> **EXERCISE REQUIREMENTS**
Every line of the material below must be repeated exactly.

═══ COLLECTED MATERIAL ═══

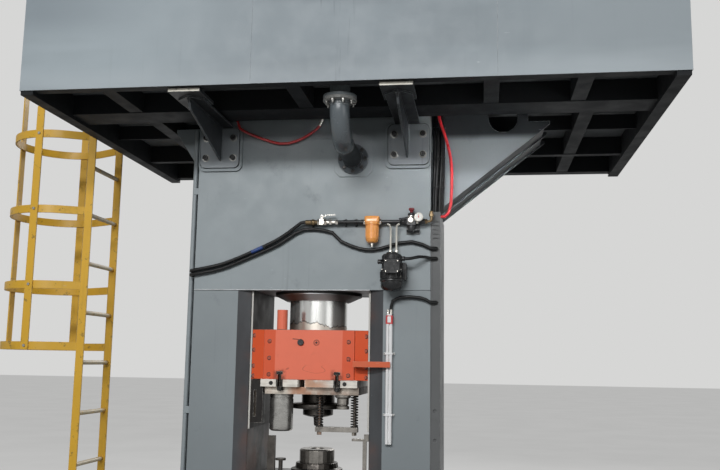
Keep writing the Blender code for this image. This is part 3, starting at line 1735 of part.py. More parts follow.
def build_cords():
    near = FRONT - 0.018
    clamp_z = CABLE_BLOCK_Z
    duct_x = HALF_W + 0.034
    underside = DECK_Z - CLEAR
    bundle_x = HALF_W + 0.0385
    bundle_y = FRONT + 0.044
    air_start = from_side_block(clamp_z + 0.012, 0.010, 0.020)
    cable_start = from_side_block(clamp_z - 0.012, 0.010, 0.020)
    routes = (
        (
            "air_hose",
            0.010,
            [
                *air_start,
                (-0.527, near, 2.150),
                (-0.351, near, 2.220),
                (-0.193, near - 0.004, 2.294),
                (-0.093, near - 0.010, 2.362),
                (-0.056, AIR_Y, 2.388),
                (-0.040, AIR_Y, AIR_Z),
                (-0.026 - CLEAR, AIR_Y, AIR_Z),
            ],
            RUBBER,
        ),
        (
            "long_cable",
            0.010,
            [
                *cable_start,
                (-0.527, near, 2.124),
                (-0.351, near, 2.194),
                (-0.193, near, 2.264),
                (-0.093, near, 2.330),
                (-0.040, near, 2.352),
                (0.020, near, 2.355),
                (0.129, near, 2.334),
                (0.181, near, 2.282),
                (0.287, near, 2.240),
                (0.370, near, 2.231),
                (0.451, near, 2.250),
                (0.524, near, 2.271),
                (0.595, near, 2.278),
                (0.655, near, 2.262),
                *into_duct(duct_x, 2.240, 0.010),
            ],
            RUBBER,
        ),
        (
            "pump_cable",
            0.009,
            [
                (PUMP_X + 0.076 + CLEAR, FRONT - PUMP_OUT, 2.170),
                (PUMP_X + 0.100, FRONT - PUMP_OUT, 2.170),
                (0.640, FRONT - 0.075, 2.184),
                (0.670, FRONT - 0.040, 2.187),
                *into_duct(duct_x, 2.183, 0.009),
            ],
            RUBBER,
        ),
        (
            "sensor_cable",
            0.009,
            [
                (0.4775, FRONT - 0.0112, 1.889 + CLEAR),
                (0.4775, FRONT - 0.0112, 1.908),
                (0.487, near, 1.938),
                (0.528, near, 1.958),
                (0.585, near, 1.962),
                (0.642, near, 1.957),
                (0.672, near, 1.948),
                *into_duct(duct_x, 1.932, 0.009),
            ],
            RUBBER,
        ),
        (
            "right_cable_bundle",
            0.036,
            [
                (bundle_x, bundle_y, DUCT_TOP_Z + CLEAR),
                (bundle_x, bundle_y, 2.56),
                (bundle_x + 0.006, bundle_y - 0.002, 2.70),
                (bundle_x + 0.008, bundle_y - 0.002, 2.86),
                (bundle_x + 0.004, bundle_y, 3.00),
                (bundle_x + 0.004, bundle_y, underside),
            ],
            RUBBER,
        ),
        (
            "red_cable",
            0.009,
            [
                (HALF_W + DUCT_W + 2 * CLEAR, bundle_y - 0.005, 2.432),
                (HALF_W + 0.078, bundle_y - 0.005, 2.432),
                (HALF_W + 0.102, bundle_y - 0.005, 2.456),
                (HALF_W + 0.114, bundle_y - 0.006, 2.503),
                (HALF_W + 0.120, bundle_y - 0.010, 2.650),
                (HALF_W + 0.114, bundle_y - 0.020, 2.771),
                (HALF_W + 0.086, bundle_y - 0.040, 2.892),
                (HALF_W + 0.050, bundle_y - 0.062, 3.000),
                (HALF_W + 0.044, bundle_y - 0.066, 3.060),
                (HALF_W + 0.044, bundle_y - 0.066, underside),
            ],
            RED,
        ),
        (
            "red_air_hose",
            0.008,
            [
                (-0.455, FRONT - 0.036, underside),
                (-0.455, FRONT - 0.036, 3.080),
                (-0.464, FRONT - 0.035, 3.020),
                (-0.445, FRONT - 0.033, 2.968),
                (-0.343, FRONT - 0.024, 2.918),
                (-0.199, FRONT - 0.020, 2.873),
                (-0.100, FRONT - 0.020, 2.886),
                (-0.006, FRONT - 0.022, 2.934),
                (0.040, FRONT - 0.028, 2.975),
                (0.062, FRONT - 0.034, 3.030),
                (0.066, FRONT - 0.034, 3.085),
                (0.066, FRONT - 0.034, underside),
            ],
            RED,
        ),
    )
    for name, radius, route, look in routes:
        finish(cord(name, route, radius), look)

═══

> **TASK RESULT**
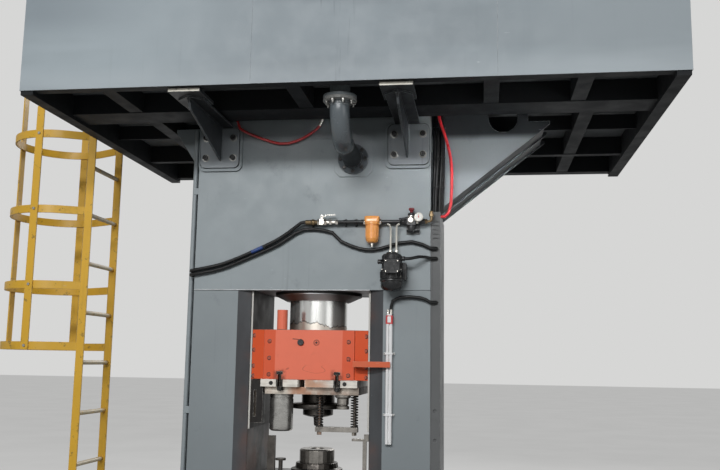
Keep writing the Blender code for this image. This is part 3, starting at line 1735 of part.py. More parts follow.
def build_cords():
    near = FRONT - 0.018
    clamp_z = CABLE_BLOCK_Z
    duct_x = HALF_W + 0.034
    underside = DECK_Z - CLEAR
    bundle_x = HALF_W + 0.0385
    bundle_y = FRONT + 0.044
    air_start = from_side_block(clamp_z + 0.012, 0.010, 0.020)
    cable_start = from_side_block(clamp_z - 0.012, 0.010, 0.020)
    routes = (
        (
            "air_hose",
            0.010,
            [
                *air_start,
                (-0.527, near, 2.150),
                (-0.351, near, 2.220),
                (-0.193, near - 0.004, 2.294),
                (-0.093, near - 0.010, 2.362),
                (-0.056, AIR_Y, 2.388),
                (-0.040, AIR_Y, AIR_Z),
                (-0.026 - CLEAR, AIR_Y, AIR_Z),
            ],
            RUBBER,
        ),
        (
            "long_cable",
            0.010,
            [
                *cable_start,
                (-0.527, near, 2.124),
                (-0.351, near, 2.194),
                (-0.193, near, 2.264),
                (-0.093, near, 2.330),
                (-0.040, near, 2.352),
                (0.020, near, 2.355),
                (0.129, near, 2.334),
                (0.181, near, 2.282),
                (0.287, near, 2.240),
                (0.370, near, 2.231),
                (0.451, near, 2.250),
                (0.524, near, 2.271),
                (0.595, near, 2.278),
                (0.655, near, 2.262),
                *into_duct(duct_x, 2.240, 0.010),
            ],
            RUBBER,
        ),
        (
            "pump_cable",
            0.009,
            [
                (PUMP_X + 0.076 + CLEAR, FRONT - PUMP_OUT, 2.170),
                (PUMP_X + 0.100, FRONT - PUMP_OUT, 2.170),
                (0.640, FRONT - 0.075, 2.184),
                (0.670, FRONT - 0.040, 2.187),
                *into_duct(duct_x, 2.183, 0.009),
            ],
            RUBBER,
        ),
        (
            "sensor_cable",
            0.009,
            [
                (0.4775, FRONT - 0.0112, 1.889 + CLEAR),
                (0.4775, FRONT - 0.0112, 1.908),
                (0.487, near, 1.938),
                (0.528, near, 1.958),
                (0.585, near, 1.962),
                (0.642, near, 1.957),
                (0.672, near, 1.948),
                *into_duct(duct_x, 1.932, 0.009),
            ],
            RUBBER,
        ),
        (
            "right_cable_bundle",
            0.036,
            [
                (bundle_x, bundle_y, DUCT_TOP_Z + CLEAR),
                (bundle_x, bundle_y, 2.56),
                (bundle_x + 0.006, bundle_y - 0.002, 2.70),
                (bundle_x + 0.008, bundle_y - 0.002, 2.86),
                (bundle_x + 0.004, bundle_y, 3.00),
                (bundle_x + 0.004, bundle_y, underside),
            ],
            RUBBER,
        ),
        (
            "red_cable",
            0.009,
            [
                (HALF_W + DUCT_W + 2 * CLEAR, bundle_y - 0.005, 2.432),
                (HALF_W + 0.078, bundle_y - 0.005, 2.432),
                (HALF_W + 0.102, bundle_y - 0.005, 2.456),
                (HALF_W + 0.114, bundle_y - 0.006, 2.503),
                (HALF_W + 0.120, bundle_y - 0.010, 2.650),
                (HALF_W + 0.114, bundle_y - 0.020, 2.771),
                (HALF_W + 0.086, bundle_y - 0.040, 2.892),
                (HALF_W + 0.050, bundle_y - 0.062, 3.000),
                (HALF_W + 0.044, bundle_y - 0.066, 3.060),
                (HALF_W + 0.044, bundle_y - 0.066, underside),
            ],
            RED,
        ),
        (
            "red_air_hose",
            0.008,
            [
                (-0.455, FRONT - 0.036, underside),
                (-0.455, FRONT - 0.036, 3.080),
                (-0.464, FRONT - 0.035, 3.020),
                (-0.445, FRONT - 0.033, 2.968),
                (-0.343, FRONT - 0.024, 2.918),
                (-0.199, FRONT - 0.020, 2.873),
                (-0.100, FRONT - 0.020, 2.886),
                (-0.006, FRONT - 0.022, 2.934),
                (0.040, FRONT - 0.028, 2.975),
                (0.062, FRONT - 0.034, 3.030),
                (0.066, FRONT - 0.034, 3.085),
                (0.066, FRONT - 0.034, underside),
            ],
            RED,
        ),
    )
    for name, radius, route, look in routes:
        finish(cord(name, route, radius), look)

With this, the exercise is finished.